Lewis runs the junior varsity through the same drills he and every other football Scorpion has suffered through--the hills, the Big Wheel (around the athletic fields), the Super Big Wheel (the fields and the middle school)--so when his players whine in exhaustion, he doesn't feel bad for them.
Behind the glass of trophy cases, he and Hovet are immortalized in framed photos, which Lewis used to think was kind of nice but now he doesn't really notice. His students, of course, do, and say "That you?" No, he replies, it's his twin. "I'm not really comfortable with all that stuff," he said.
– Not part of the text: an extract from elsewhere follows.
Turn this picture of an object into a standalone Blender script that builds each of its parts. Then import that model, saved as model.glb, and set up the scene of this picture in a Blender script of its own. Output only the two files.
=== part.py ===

This year, Lewis quietly un-retired his number and asked the varsity quarterback, an old teammate's nephew and a player he admires, to wear it.
The teachers know all the tricks, all the exits, all the tot lots where truants can be tracked down. "Be straight up with me. Don't lie. I know what you're doing," Charlie Miller, a special education teacher who graduated in 1988, tells students. "I've been there, I've done all that and more."
The alumni connect with their students in other ways, too. They dish about people they know in common, which is many, given that students are their neighbors, kids they've babysat for, friends' siblings or even their own.
When they were attending Oakland Mills, few thought they'd teach, and certainly none thought they'd ever be back at the Mill. It feels odd in the beginning when rookies enter the teachers' lounge.
"All I could picture was, I was going to come back and they were not going to treat me as adult, as a professional," said Jennifer Smith, a school psychologist, Class of 1988. "That was never the case."
That isn't to say there aren't reminders of history, some embarrassing. One teacher still gets ribbed about the time, running track, that he got a splinter on his backside, and returned from the doctor to face a line of moons. And teachers fear the kids in yearbook class who have access to the ultimate tool of mortification: historic photos.
Over time, school spirit has dissipated a bit, as measured in small ways, such as how many kids actually wear pajamas on Pajama Day. When these teachers were in school here, there were a few hundred more students, few classrooms had walls between them, and, without the new science wing, chemistry experiments sometimes splattered on the business room carpet.
But some things never change. Alums still rely on Kutz for teacherly advice and proofreading, which feels painfully familiar. "Still slicing it up with a red pen. She kills me," Browne joked. At lunch tables, the students arrange themselves the same way: the jocks, their girlfriends, the freshmen. The "in" crowd hangs at the end of the main hall, just like they did when Browne was one of them.
Which sometimes prompts nostalgic lapses. "The other day," Brown admitted, "I pretended I was doing hall duty. But I was just chilling on the wall."
CAPTION: Eight of the nine alumni teachers at Oakland Mills High School are, from left, Jonathan Browne, Class of '90; Charlie Miller, Class of '88; Ken Hovet, Class of '79; Rick Ewart, Class of '86; Marcus Lewis, Class of '88; Stacey Lanier, Class of '93; Jennifer Clements, Class of '91; and Crissie Van Brunt, Class of '89.
CAPTION: Oakland Mills High School special education teacher Charlie Miller, who graduated in 1988, enjoys himself while sitting in on a class.
CAPTION: Also at Oakland Mills High School, English teacher Arlene Kutz holds the hand of math teacher Jonathan Browne, a 1990 graduate.
CAPTION: At Oakland Mills High School in Columbia, teacher Chrissie Van Brunt, a member of the class of 1989, works with student Mankaa Ngya-Suh in computer class.